By Ziad Alaywan P.E.
January 30, 2022
The year 2020 might feel like nothing we have experienced before, but to many of us seasoned grid operators, it felt like déjà vu when the summer 2020 load shedding events unfolded.
As we enter 2021, the shadow of August 14 -15, 2020 continues to linger, unresolved. In grid operations, you like to learn from mistakes—not repeat lessons learned. That’s why it’s remarkable that last summer’s events seemed to repeat the events 20 years ago that led to rotating blackouts.
When the California ISO red flag is raised, people need to listen.
I was at the ISO when it all started back in January 2020. The ISO presented a summer assessment indicating a minimum capacity shortfall of 5,000 megawatts (MW) for summer 2001.
The ISO put out a short-term request for proposals to solicit peak power capacity, demand response and replacement power. After quite a bit of opposition from state regulators (asserting that resource procurement is not the ISO’s responsibility) we got a small response of only about 750 MW, which was too little, too late.
In June 2000, with triple-digit temperatures in San Francisco and throughout most of California, ISO was short 6,000 MW from generation lost, limited imports and high demand.
Fast forward to September 2019, ISO staff made a presentation to its Board of Governors that was nearly identical to the presentation in 2000 showing a shortfall. Once again, even with adequate warning, the ISO was left to scramble in real time to find enough megawatts to keep electricity flowing until it didn’t, and a Stage 3 emergency was initiated.
Just like in 2001, the same blame game ensued—with heatwaves and lack of imports being the culprits.
Throwing blame around doesn’t solve the real issue, which is, “Who is in charge of reliability?” Bottom line, procurement decisions are in the hands of the CPUC and demand forecast decisions are in the hands of the CEC, but ISO is responsible for reliability! I am all for collaboration, but the grid needs one Reliability Captain, not three. Let us pick one and hold them responsible for ensuring supply meets demand.

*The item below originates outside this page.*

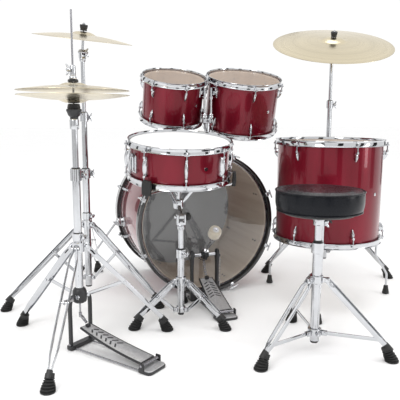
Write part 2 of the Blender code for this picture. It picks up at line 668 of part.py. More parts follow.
def heel_plate(heel, toward, across, width):
    """The plate under the heel, with two ears that hold the footboard's pin."""
    back, front = heel - toward * 0.020 + UP * 0.005, heel + toward * 0.034 + UP * 0.005
    solids = [bar(back, front, width + 0.016, 0.010, across)]
    for sign in (-1, 1):
        ear = heel + across * sign * (width / 2 + 0.0055)
        solids.append(bar(ear + UP * 0.004, ear + UP * 0.031, 0.005, 0.016, across))
    return solids


def footboard_solids(heel, toward, across, length, toe_z, width):
    """A sprung board hinged at the heel, rising to the toe, with its hinge pin."""
    pivot = heel + UP * HEEL_PIVOT_Z
    toe = heel - toward * length + UP * toe_z
    middle = pivot.lerp(toe, 0.55) - UP * 0.006
    board = swept([pivot, middle, toe], rectangle(width, 0.006), across)
    pin = rod(pivot - across * (width / 2 + 0.002), pivot + across * (width / 2 + 0.002), 0.005, 8)
    return [board, pin]


def cymbal_solid(radius, height, bell_radius, thick):
    """A hammered plate: a bell with a hole, a shallow bow and a thin edge at z = 0."""
    bell = height * 0.42
    upper = [(HOLE_RADIUS, height), (bell_radius * 0.55, height - bell * 0.22), (bell_radius, height - bell)]
    for share in (0.45, 1.0):
        r = bell_radius + (radius - bell_radius) * share
        upper.append((r, (height - bell) * (1 - share**1.5)))
    lower = [(r, z - thick) for r, z in reversed(upper)]
    return turned(upper + lower, 24)


def build_cymbal_stand(name, at, legs, pivot_z, normal, hole, radius, height, bell_radius, thick):
    place = Matrix.Translation(at)
    low, high = LOWER_CLAMP_Z[name], UPPER_CLAMP_Z[name]
    base = tripod(**legs)
    tubes = [(0, 0.050), (0.0143, 0.050), (0.0143, low), (0.0112, low), (0.0112, high), (0.0089, high),
             (0.0089, high - 0.250), (0, high - 0.250)]
    base.append(turned(tubes, 12))
    base.append(sleeve(0.0130, 0.0195, low - 0.032, low + 0.006))
    base.append(sleeve(0.0100, 0.0165, high - 0.034, high - 0.0005))
    base += wing_bolt(low - 0.014, 0.0195, 10) + wing_bolt(high - 0.018, 0.0165, 10)
    piece(f"{name}_stand_base", base, CHROME, at, place)
    pivot = at + UP * pivot_z
    hinge = UP.cross(normal).normalized()
    turn = math.degrees(math.atan2(hinge.y, hinge.x))
    upper = [
        rod((0, 0, high - 0.220), (0, 0, pivot_z - 0.018), 0.0080, 12),
        block((0.024, 0.016, 0.010), (0, 0, pivot_z - 0.019), turn),
        block((0.005, 0.016, 0.030), hinge * -0.0095 + UP * (pivot_z - 0.005), turn),
        block((0.005, 0.016, 0.030), hinge * 0.0095 + UP * (pivot_z - 0.005), turn),
    ]
    piece(f"{name}_upper_tube", upper, CHROME, at, place)
    stud = stood(pivot, normal)
    column = turned(
        [(0, 0.004), (0.0045, 0.004), (0.0045, hole - 0.022), (0.0190, hole - 0.018), (0.0190, hole - 0.015),
         (0.0110, hole - 0.012), (0.0110, hole - 0.0045), (0.0036, hole - 0.0040), (0.0036, hole + 0.0025),
         (0.0100, hole + 0.0025), (0.0100, hole + 0.011), (0.0040, hole + 0.012), (0.0040, hole + 0.034),
         (0, hole + 0.034)],
        12,
    )
    pin = rod(hinge * -0.0062, hinge * 0.0062, 0.0095, 10)
    wings = block((0.032, 0.004, 0.010), (0, 0, hole + 0.019))
    solids = [placed(column, stud), placed(wings, stud), placed(pin, Matrix.Translation(pivot))]
    piece(f"{name}_tilter", solids, CHROME, pivot)
    seat = stud @ Matrix.Translation((0, 0, hole - height + 0.0010))
    plate = [cymbal_solid(radius, height, bell_radius, thick)]
    piece(f"{name}_cymbal", plate, BRASS, stud @ Vector((0, 0, hole)), seat)


# ---- throne -----------------------------------------------------------------------------------------
def throne_points(bearing):
    """The leg's pivot, its foot, the brace's meeting point and the brace's pivot on the hub."""
    top = polar(THRONE_PIVOT_OUT, bearing, THRONE_PIVOT_Z)
    foot = polar(THRONE_REACH - 0.006, bearing, 0.036)
    return top, foot, top.lerp(foot, THRONE_BRACE_AT), polar(THRONE_PIVOT_OUT, bearing, THRONE_HUB_Z)


def build_throne():
    at = Matrix.Translation(THRONE_AT)
    column = [tube_cup(THRONE_TUBE, 0.0022, 0.030, 0.355, 0.045)]
    column.append(sleeve(0.0132, 0.0200, THRONE_PIVOT_Z - 0.010, THRONE_PIVOT_Z + 0.010))
    column.append(sleeve(0.0132, 0.0190, 0.322, 0.354))
    column += wing_bolt(0.338, 0.019, 100)
    for k in range(3):
        bearing = THRONE_BEARING + 120 * k
        lug = polar(THRONE_PIVOT_OUT - 0.005, bearing, THRONE_PIVOT_Z)
        column.append(block((0.026, 0.0100, 0.016), lug, bearing))
    piece("throne_column", column, CHROME, THRONE_AT, at)
    hub = [sleeve(THRONE_TUBE + 0.0009, 0.0220, THRONE_HUB_Z - 0.012, THRONE_HUB_Z + 0.012)]
    for k in range(3):
        bearing = THRONE_BEARING + 120 * k
        side = perpendicular(polar(1, bearing))
        for sign in (-1, 1):
            ear = polar(THRONE_PIVOT_OUT - 0.006, bearing, THRONE_HUB_Z) + side * sign * 0.0055
            hub.append(block((0.026, 0.0034, 0.014), ear, bearing))
    piece("throne_hub", hub, CHROME, THRONE_AT, at)
    for k in range(3):
        bearing = THRONE_BEARING + 120 * k
        side = perpendicular(polar(1, bearing))
        top, foot, joint, inner = throne_points(bearing)
        lean = (top - foot).normalized()
        leg = leg_strips(top + lean * 0.006, foot, side, 0.0072)
        leg += foot_solid(polar(THRONE_REACH, bearing), lean)
        leg.append(rod(top.lerp(foot, 0.94) - side * 0.008, top.lerp(foot, 0.94) + side * 0.008, 0.006, 6))
        piece(f"throne_leg_{k + 1}", leg, CHROME, THRONE_AT + top, at)
        reach = (joint - inner).normalized()
        brace = [bar(inner - reach * 0.006, joint - reach * 0.004, 0.0026, 0.012, side)]
        piece(f"throne_brace_{k + 1}", brace, CHROME, THRONE_AT + inner, at)
    under = SEAT_TOP - SEAT_THICK
    post = [
        rod((0, 0, 0.200), (0, 0, under - 0.026), 0.0110, 12),
        turned([(0, under - 0.034), (0.016, under - 0.034), (0.016, under - 0.020), (0.034, under - 0.009),
                (0, under - 0.009)], 14),
        *wing_bolt(under - 0.024, 0.018, 345),
    ]
    piece("throne_post", post, CHROME, THRONE_AT, at)
    rim = SEAT_RADIUS
    seat = [(0, under - GAP), (rim - 0.012, under), (rim - 0.002, under + 0.008), (rim, under + 0.050),
            (rim - 0.006, SEAT_TOP - 0.006), (rim - 0.024, SEAT_TOP), (0, SEAT_TOP)]
    plate = [turned(seat, 32), block((0.070, 0.070, 0.010), (0, 0, under - 0.0035))]
    piece("throne_seat", plate, VINYL, THRONE_AT + UP * under, at)


# ---- bass pedal -------------------------------------------------------------------------------------
def build_bass_pedal():
    at = Matrix.Translation(PEDAL_AT)
    heel = Vector((0, PEDAL_HEEL_Y - PEDAL_AT.y, 0))
    toward, across = Vector((0, -1, 0)), Vector((1, 0, 0))
    frame = [bar((-0.062, 0.020, 0.006), (0.062, 0.020, 0.006), 0.050, 0.011, Vector((0, 1, 0)))]
    for sign in (-1, 1):
        foot, head = Vector((sign * PEDAL_HALF, 0, 0.004)), Vector((sign * PEDAL_HALF, 0, AXLE_Z + 0.020))
        frame.append(bar(foot, head, 0.009, 0.024, across))
        rail = across * sign * 0.030 + UP * 0.0055
        frame.append(rod(rail, heel + rail, 0.0026, 6))
    frame += heel_plate(heel, toward, across, 0.070)
    made = piece("bass_pedal_frame", frame, BLACK, PEDAL_AT, at)
    drill(made, placed(axle_bore(), at))
    board = footboard_solids(heel, toward, across, -heel.y - 0.016, PEDAL_TOE_Z, 0.070)
    piece("bass_pedal_footboard", board, SILVER, PEDAL_AT + heel + UP * HEEL_PIVOT_Z, at)
    axle = Vector((0, 0, AXLE_Z))
    ball = axle + BEATER_REACH
    shaft = BEATER_REACH.normalized()
    drum_side = perpendicular(shaft).cross(shaft)
    face = Vector((0, abs(drum_side.y), 0)) + UP * (drum_side.z if drum_side.y > 0 else -drum_side.z)
    beater = [
        rod(axle - across * (PEDAL_HALF + 0.010), axle + across * (PEDAL_HALF + 0.010), 0.0048, 10),
        rod(axle - across * 0.012, axle + across * 0.012, 0.022, 14),
        rod(axle, ball, 0.0035, 8),
        rod(ball - face * 0.020, ball + face * 0.020, 0.024, 14),
    ]
    piece("bass_pedal_beater", beater, BLACK, PEDAL_AT + axle, at)


def axle_bore():
    start = Vector((-PEDAL_HALF - 0.02, 0, AXLE_Z))
    return rod(start, start + Vector((2 * PEDAL_HALF + 0.04, 0, 0)), 0.0062, 10)


# ---- the kit ----------------------------------------------------------------------------------------
def centre_on_floor():
    """Moves the kit so that the bottom centre of its box is the origin."""
    bpy.context.view_layer.update()
    corners = [o.matrix_world @ v.co for o in KIT.children for v in o.data.vertices]
    low = [min(c[axis] for c in corners) for axis in range(3)]
    high = [max(c[axis] for c in corners) for axis in range(3)]
    KIT.location = (-(low[0] + high[0]) / 2, -(low[1] + high[1]) / 2, -low[2])
    bpy.context.view_layer.update()


def build():
    build_bass_drum()
    build_spur("bass_spur_left", -1)
    build_spur("bass_spur_right", 1)
    build_tom_holder()
    build_toms()
    build_floor_tom()
    build_snare()
    build_snare_stand()
    build_hihat()
    crash = (CRASH_AT, CRASH_TRIPOD, CRASH_PIVOT_Z, CRASH_NORMAL, CRASH_HOLE)
    build_cymbal_stand("crash", *crash, CRASH_RADIUS, 0.030, 0.050, 0.0014)
    ride = (RIDE_AT, RIDE_TRIPOD, RIDE_PIVOT_Z, RIDE_NORMAL, RIDE_HOLE)
    build_cymbal_stand("ride", *ride, RIDE_RADIUS, 0.038, 0.060, 0.0018)
    build_throne()
    build_bass_pedal()
    centre_on_floor()


for existing in list(bpy.data.objects):
    bpy.data.objects.remove(existing)
KIT = bpy.data.objects.new("kit", None)
bpy.context.scene.collection.objects.link(KIT)
build()
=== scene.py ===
"""The looks of the five-drum kit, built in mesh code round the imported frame.

Every piece is made in metres in the frame's own place, rides on the body it belongs to and stands for
the plain node that holds its collision.  Places come from the frame's boxes and joints.
"""

import json
import math

import bmesh
import bpy
from mathutils import Matrix, Vector


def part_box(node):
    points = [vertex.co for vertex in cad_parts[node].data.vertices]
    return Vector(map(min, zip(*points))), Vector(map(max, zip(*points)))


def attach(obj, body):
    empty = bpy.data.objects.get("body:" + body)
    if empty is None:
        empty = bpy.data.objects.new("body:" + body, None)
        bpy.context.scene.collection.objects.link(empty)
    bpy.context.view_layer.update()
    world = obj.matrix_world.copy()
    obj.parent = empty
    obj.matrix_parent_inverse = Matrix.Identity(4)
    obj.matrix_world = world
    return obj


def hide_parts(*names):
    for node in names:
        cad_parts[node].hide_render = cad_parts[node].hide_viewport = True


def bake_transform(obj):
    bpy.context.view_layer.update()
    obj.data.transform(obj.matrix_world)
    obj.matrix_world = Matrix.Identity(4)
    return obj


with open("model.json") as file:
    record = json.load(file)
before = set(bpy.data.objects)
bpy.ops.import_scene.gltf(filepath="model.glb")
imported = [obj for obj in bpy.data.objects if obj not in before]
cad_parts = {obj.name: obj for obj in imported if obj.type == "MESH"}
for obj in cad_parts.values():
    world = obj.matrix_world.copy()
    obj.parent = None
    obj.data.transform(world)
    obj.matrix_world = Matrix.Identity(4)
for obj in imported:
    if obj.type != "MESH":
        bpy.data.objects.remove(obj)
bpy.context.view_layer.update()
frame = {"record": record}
JOINTS = {joint["name"]: joint for joint in frame["record"]["behaviour"]["joints"]}
UP = Vector((0, 0, 1))
ALONG = Vector((0, 1, 0))
ACROSS = Vector((1, 0, 0))
INCH = 0.0254

# ---- sizes the frame's boxes don't give ----------------------------------------------------------------
# film with its flesh ring: height; shell wall, flesh ring's reach past the shell
HEAD_HEIGHT = 0.0105
SHELL_WALL, FLESH_RING = 0.0065, 0.0040
CYMBAL_THICK = 0.0013
CHAIN_PITCH = 0.0110
LEG_WIDTH = 0.0155
PIN_EDGE = 0.0006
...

Resource planning must be the cornerstone of this agency and implementation of either a FERC-based capacity market or significantly reduced reliance on imports needs to be considered. These, of course, must be coupled with revamping the flawed Resource Adequacy program (read more in next month’s write up).
I also think that the ISO should not simply outsource the problem by saying, “Yes, we knew we were going to have a problem and we told the CPUC”. I’m floored the ISO relied on a 1 in 2 demand forecast (assuming mild summer conditions) to secure capacity. The ISO must prioritize reliability, anticipating the potential for regional heatwaves, even if they ask FERC for authority. This shouldn’t be a pipe dream.